• Source material
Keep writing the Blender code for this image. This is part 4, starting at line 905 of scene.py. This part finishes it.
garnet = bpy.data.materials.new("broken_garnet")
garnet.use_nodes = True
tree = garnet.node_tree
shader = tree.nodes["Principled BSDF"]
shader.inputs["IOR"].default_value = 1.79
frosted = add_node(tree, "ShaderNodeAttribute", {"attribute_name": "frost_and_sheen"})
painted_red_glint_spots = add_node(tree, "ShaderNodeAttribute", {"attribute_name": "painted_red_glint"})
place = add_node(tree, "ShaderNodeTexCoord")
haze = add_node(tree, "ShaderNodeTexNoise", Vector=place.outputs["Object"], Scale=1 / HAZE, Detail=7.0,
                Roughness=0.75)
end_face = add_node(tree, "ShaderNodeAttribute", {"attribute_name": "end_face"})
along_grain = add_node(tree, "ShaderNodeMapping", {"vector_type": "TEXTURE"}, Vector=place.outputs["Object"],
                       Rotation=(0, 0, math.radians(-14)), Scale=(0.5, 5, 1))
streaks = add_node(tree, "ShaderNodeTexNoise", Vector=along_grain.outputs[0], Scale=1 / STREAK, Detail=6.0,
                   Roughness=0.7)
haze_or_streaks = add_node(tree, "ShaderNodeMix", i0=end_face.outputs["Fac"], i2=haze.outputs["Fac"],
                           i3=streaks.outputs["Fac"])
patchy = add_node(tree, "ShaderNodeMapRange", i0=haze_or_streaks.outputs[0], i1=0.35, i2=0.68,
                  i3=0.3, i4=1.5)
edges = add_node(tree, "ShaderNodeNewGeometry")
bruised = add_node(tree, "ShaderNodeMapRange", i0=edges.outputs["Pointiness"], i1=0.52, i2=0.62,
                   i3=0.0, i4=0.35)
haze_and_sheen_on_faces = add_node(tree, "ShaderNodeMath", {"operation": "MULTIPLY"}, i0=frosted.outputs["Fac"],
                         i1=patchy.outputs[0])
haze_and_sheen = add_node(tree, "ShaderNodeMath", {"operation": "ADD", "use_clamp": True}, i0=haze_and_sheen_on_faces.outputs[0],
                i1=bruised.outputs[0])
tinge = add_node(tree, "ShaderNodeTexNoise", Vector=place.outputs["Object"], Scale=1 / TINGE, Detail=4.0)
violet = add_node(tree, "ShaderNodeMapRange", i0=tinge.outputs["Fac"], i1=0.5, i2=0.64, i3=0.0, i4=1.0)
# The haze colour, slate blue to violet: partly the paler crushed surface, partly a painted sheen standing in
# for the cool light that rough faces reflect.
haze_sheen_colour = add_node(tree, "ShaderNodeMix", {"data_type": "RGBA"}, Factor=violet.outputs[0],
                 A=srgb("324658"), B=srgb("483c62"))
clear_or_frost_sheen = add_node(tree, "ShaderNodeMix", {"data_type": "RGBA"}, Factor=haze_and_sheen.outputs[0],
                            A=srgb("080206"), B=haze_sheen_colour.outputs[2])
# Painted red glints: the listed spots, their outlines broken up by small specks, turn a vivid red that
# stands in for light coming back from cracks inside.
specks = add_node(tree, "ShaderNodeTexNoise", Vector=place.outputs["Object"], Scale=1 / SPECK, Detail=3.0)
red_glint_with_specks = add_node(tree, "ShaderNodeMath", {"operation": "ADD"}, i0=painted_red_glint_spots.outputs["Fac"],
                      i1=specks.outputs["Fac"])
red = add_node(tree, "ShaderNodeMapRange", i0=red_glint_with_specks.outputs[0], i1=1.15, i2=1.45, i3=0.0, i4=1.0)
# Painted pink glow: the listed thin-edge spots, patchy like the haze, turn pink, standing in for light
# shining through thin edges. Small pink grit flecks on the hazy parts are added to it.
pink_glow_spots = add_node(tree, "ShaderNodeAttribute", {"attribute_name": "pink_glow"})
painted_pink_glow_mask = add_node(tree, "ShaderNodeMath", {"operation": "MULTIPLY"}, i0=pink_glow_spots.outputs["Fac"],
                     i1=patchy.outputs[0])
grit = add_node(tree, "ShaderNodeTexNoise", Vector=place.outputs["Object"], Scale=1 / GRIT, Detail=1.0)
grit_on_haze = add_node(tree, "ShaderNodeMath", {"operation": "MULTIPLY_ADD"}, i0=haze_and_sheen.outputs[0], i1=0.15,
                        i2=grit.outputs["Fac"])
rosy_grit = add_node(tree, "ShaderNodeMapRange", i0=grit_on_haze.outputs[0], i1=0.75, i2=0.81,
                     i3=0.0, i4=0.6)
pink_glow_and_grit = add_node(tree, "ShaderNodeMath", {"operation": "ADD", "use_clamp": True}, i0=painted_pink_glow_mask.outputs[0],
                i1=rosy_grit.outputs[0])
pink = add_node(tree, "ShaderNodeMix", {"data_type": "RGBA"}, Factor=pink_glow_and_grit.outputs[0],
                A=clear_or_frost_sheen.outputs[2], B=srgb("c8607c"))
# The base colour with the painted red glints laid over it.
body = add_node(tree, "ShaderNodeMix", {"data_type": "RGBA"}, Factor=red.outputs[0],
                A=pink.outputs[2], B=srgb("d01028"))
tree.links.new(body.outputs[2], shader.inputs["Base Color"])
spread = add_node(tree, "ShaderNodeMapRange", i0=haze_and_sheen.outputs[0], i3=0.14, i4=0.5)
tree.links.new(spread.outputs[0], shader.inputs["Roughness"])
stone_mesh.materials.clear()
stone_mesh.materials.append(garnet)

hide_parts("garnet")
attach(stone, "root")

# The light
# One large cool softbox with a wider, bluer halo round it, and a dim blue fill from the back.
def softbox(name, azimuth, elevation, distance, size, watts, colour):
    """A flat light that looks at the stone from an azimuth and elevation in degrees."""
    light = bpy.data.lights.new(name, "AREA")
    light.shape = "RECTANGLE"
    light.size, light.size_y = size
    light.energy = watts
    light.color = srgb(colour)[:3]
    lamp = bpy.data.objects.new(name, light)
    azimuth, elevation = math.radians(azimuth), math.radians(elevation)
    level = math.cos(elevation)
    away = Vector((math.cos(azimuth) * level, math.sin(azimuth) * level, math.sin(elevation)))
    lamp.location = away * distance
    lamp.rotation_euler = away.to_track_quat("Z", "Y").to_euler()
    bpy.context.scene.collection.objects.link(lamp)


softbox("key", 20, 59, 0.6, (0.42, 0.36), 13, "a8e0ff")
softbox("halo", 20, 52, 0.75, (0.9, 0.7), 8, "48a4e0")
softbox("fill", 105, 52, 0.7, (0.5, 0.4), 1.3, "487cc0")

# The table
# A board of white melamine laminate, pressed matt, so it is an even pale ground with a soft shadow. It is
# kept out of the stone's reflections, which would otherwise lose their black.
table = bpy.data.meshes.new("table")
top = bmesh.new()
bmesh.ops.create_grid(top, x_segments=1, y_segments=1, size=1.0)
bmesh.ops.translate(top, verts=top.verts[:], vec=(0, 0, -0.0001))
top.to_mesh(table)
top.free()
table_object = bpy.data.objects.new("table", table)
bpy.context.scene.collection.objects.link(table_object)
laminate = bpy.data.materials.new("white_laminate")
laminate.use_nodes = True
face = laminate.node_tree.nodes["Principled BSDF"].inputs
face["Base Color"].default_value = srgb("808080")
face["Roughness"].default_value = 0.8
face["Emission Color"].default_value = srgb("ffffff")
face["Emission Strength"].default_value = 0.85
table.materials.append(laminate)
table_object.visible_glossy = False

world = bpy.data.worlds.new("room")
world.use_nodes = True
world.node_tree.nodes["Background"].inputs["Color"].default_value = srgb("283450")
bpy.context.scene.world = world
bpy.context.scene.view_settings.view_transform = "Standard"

• Given instruction
Collect, from the material above, every line containing the word "scene".

• Reply to the exercise
Keep writing the Blender code for this image. This is part 4, starting at line 905 of scene.py. This part finishes it.
    bpy.context.scene.collection.objects.link(lamp)
bpy.context.scene.collection.objects.link(table_object)
bpy.context.scene.world = world
bpy.context.scene.view_settings.view_transform = "Standard"